I pulled into the parking lot of a nursing home and shut the engine off.
A man came over to help. I asked him if I could leave the car for an hour and he said no problem. Karen drove me home and I got the truck and flat-towed Bridget home.
The next day I opened the bleeder at the top of the engine. It hissed air.
I filled the coolant and opened the other bleeders. I got a tester kit that sniffs exhaust gas in antifreeze.
I drove Bridget to the parts store to get that stuff. The test needs a warm engine.

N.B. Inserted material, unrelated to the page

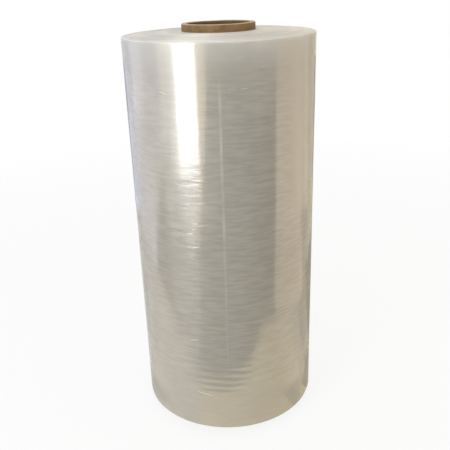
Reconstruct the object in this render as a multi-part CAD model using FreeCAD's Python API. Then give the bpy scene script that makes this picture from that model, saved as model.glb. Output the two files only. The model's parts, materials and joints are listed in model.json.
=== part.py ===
"""A roll of clear stretch wrap for wrapping pallets: one long web of film wound on a paperboard core.

Millimetres. +Z is up along the roll's axis, and the origin is on the axis at the core's lower end, on which
the roll stands. The free end of the web is at the front, towards -Y. Two separate pieces make up the object:

paperboard_core   a spiral-wound paperboard tube, a little longer than the film is wide
film_roll         the web, thousands of turns that cling together and lie as one solid
"""

import FreeCAD, Part
import math
import os

# The core
core_bore = 76.2          # slides over a three-inch mandrel
core_wall = 7.0
core_edge_break = 0.8     # the cut ends of the tube are eased by handling

# The wound film
roll_diameter = 237.0     # over the outermost turn
film_width = 500.0        # rim to rim, at the outermost turn
end_crown = 3.2           # the first turns are this much wider at each end, as the last were stretched more
core_overhang = 8.7       # core beyond the film beside it, at each end
film_on_core_gap = 0.02   # the first turn lies on the core, and this only keeps two round faces apart
rim_round = 1.6           # the film's outer corner, rounded in a few short flats
rim_flats = 3

# The turns, as they show on the two ends: bands of turns that the winder laid a little high or low
turn_band_width = 6.0
turn_band_relief = 0.7

# Gauge bands: the film is a little thicker in some lanes, and the roll's side swells there
gauge_band_width = 40.0
gauge_band_relief = 0.24

# The free end of the web, wiped down on the turn below it
tail_azimuth = -90.6      # degrees from +X, so it faces the front
tail_thickness = 0.4      # the last few turns end together, and the edge carries a fine pleat
tail_ramp = 25.0          # degrees over which the turn below rises to the full diameter

# Worked out from the sizes above
core_radius = core_bore / 2 + core_wall
roll_radius = roll_diameter / 2
first_turn_radius = core_radius + film_on_core_gap
rim_start_radius = roll_radius - rim_round
end_reach = core_overhang + end_crown
film_bottom = end_reach
film_top = film_bottom + film_width
core_length = film_width + 2 * end_reach
turn_band_count = max(2, round((rim_start_radius - first_turn_radius) / turn_band_width))
gauge_band_count = max(2, round(film_width / gauge_band_width))

GOLDEN_SHARE = 0.618034
AXIS_POINT = FreeCAD.Vector(0, 0, 0)
AXIS_UP = FreeCAD.Vector(0, 0, 1)


def uneven(index):
    """A repeatable number from 0 to 1 that never settles into a pattern."""
    return (index * GOLDEN_SHARE) % 1.0


def in_section(radius, height):
    """A point of the half section, which lies in the XZ plane."""
    return FreeCAD.Vector(radius, 0, height)


def turned(edges):
    """The solid that a closed half section sweeps round the axis."""
    section = Part.Face(Part.Wire(edges))
    return section.revolve(AXIS_POINT, AXIS_UP, 360)


def joined_up(corners):
    """The closed outline that goes straight from each corner to the next."""
    return [Part.makeLine(a, b) for a, b in zip(corners, corners[1:] + corners[:1])]


def core_section():
    """The tube's wall, with its four corners eased."""
    inner = core_bore / 2
    ease = core_edge_break
    return joined_up([
        in_section(inner + ease, 0),
        in_section(core_radius - ease, 0),
        in_section(core_radius, ease),
        in_section(core_radius, core_length - ease),
        in_section(core_radius - ease, core_length),
        in_section(inner + ease, core_length),
        in_section(inner, core_length - ease),
        in_section(inner, ease),
    ])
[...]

When I got back there was air under the engine bleeder again. This had been a recurring thing. You bleed it out, then there is air in it again. During one of the fills, a month before, I took video as the running engine seemed to be blowing bubbles into the overflow bottle.
Twice I tried the coolant gas test.
Twice I failed because coolant glugged out of the system and into the test vessel.
I should have done a compression test. But instead I just ordered new head gaskets and new head bolts. I started looking for a machine shop to resurface the heads.
Then I pulled the engine.
I ended up buying a hand and hammer impact driver. That got all the outer bolts off–and it got me a good left hand sprain when I hit it with the sledge.
Which didn’t get it either.
But after I bripped the bolts with it a few times, Dan tried it with the breaker bar and was able to get them loose. He handed me the bar and I got the ones on my side loose while he held the engine steady.
I took them to Agile Automotive, a shop up in Fallston that is chock-full of breathed-upon Subies.
Two weekends and $330 later I get the heads back, cleaned, checked and resurfaced.
And that’s pretty much where we stand. The timing belt is back on. I also have a new rear O2 sensor, because the code reader told me it’s bad. So I’ll install that when I put the engine back in and the exhaust back on.
And I guess I’ll probably tackle the front brakes next. I bought a disc setup two years ago and it’s been sitting on the shop floor since then. With a car that can (theoretically) do 100 mph in 3rd gear, I guess it’s just about time.
And it’s mid-October, so I can’t expect to get all that much driving in anyway.